-- THE PROBLEM --
Locate the lines that hold the string "finishes". Copy every such line.

-- INPUT FOR THIS TASK --
_____
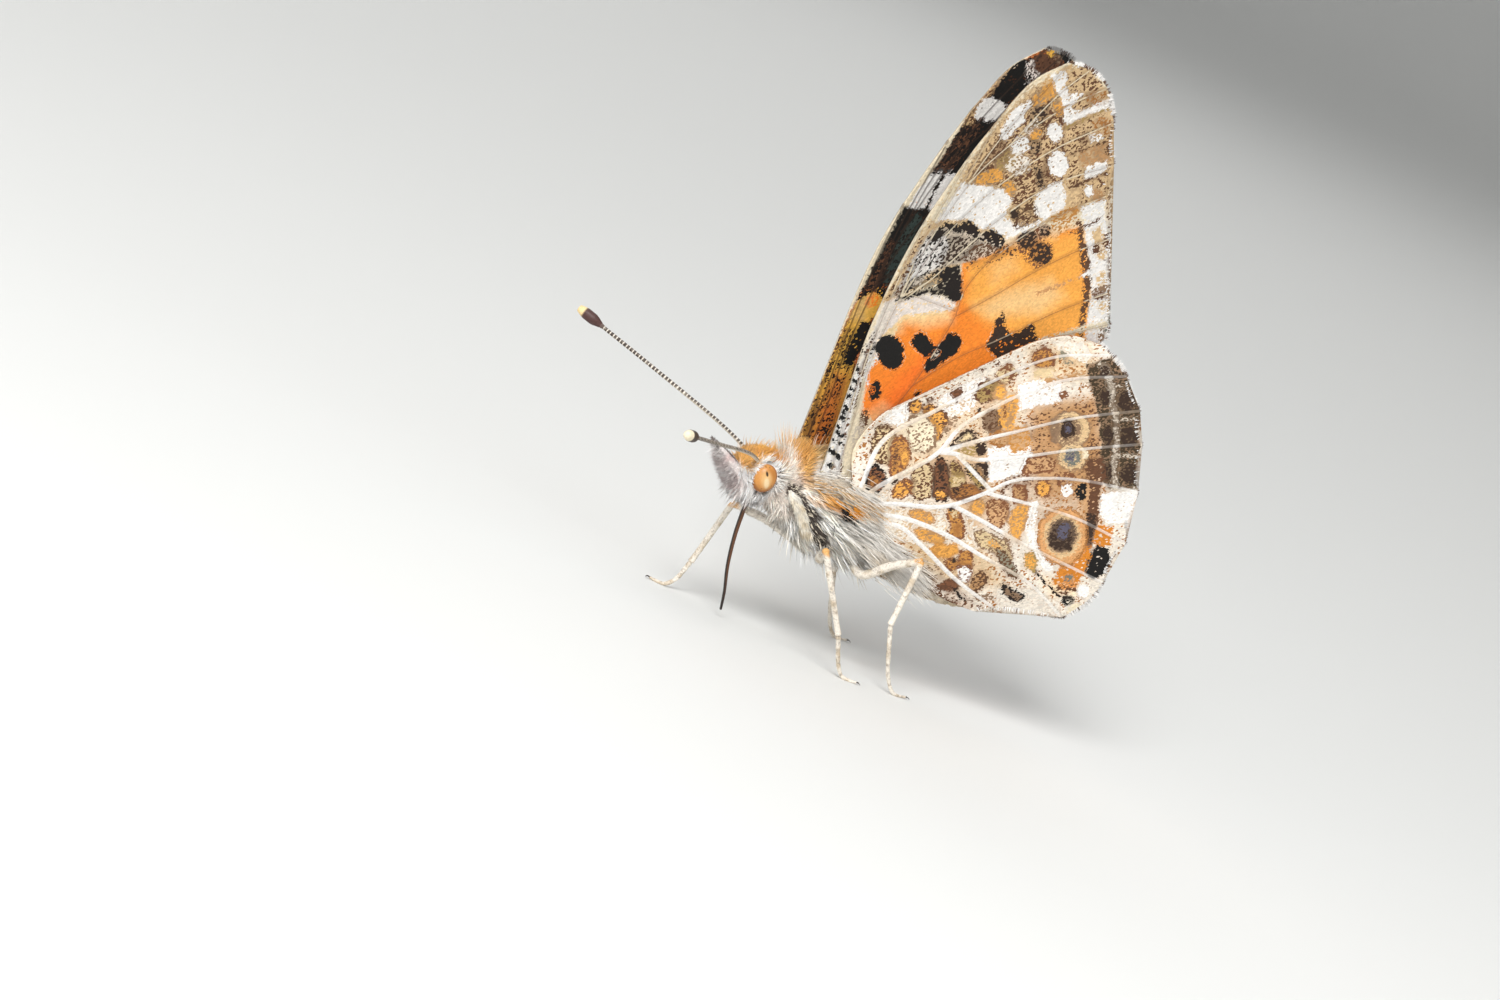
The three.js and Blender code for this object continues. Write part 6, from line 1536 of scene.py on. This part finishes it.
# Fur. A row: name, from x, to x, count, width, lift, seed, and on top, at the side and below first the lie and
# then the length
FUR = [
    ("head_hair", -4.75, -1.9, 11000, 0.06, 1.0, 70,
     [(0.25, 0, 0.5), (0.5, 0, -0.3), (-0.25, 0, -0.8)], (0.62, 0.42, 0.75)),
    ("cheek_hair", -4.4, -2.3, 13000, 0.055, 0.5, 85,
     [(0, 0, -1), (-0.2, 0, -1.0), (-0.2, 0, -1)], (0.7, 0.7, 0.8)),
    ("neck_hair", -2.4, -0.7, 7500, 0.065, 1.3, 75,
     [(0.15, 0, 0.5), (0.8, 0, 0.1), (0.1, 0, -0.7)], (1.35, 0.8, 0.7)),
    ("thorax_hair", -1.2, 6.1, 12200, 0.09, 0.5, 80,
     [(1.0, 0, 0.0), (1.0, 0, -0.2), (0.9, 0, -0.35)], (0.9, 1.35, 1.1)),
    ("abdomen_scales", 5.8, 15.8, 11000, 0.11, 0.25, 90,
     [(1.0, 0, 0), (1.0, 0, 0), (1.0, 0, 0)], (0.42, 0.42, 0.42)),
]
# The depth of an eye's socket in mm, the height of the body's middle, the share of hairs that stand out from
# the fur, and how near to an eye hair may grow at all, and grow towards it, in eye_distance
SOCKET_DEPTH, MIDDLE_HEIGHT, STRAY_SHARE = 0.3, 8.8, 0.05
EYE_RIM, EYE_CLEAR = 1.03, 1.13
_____
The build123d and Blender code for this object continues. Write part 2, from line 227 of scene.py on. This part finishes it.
_____
-- CORRECT ANSWER --
The three.js and Blender code for this object continues. Write part 6, from line 1536 of scene.py on. This part finishes it.
The build123d and Blender code for this object continues. Write part 2, from line 227 of scene.py on. This part finishes it.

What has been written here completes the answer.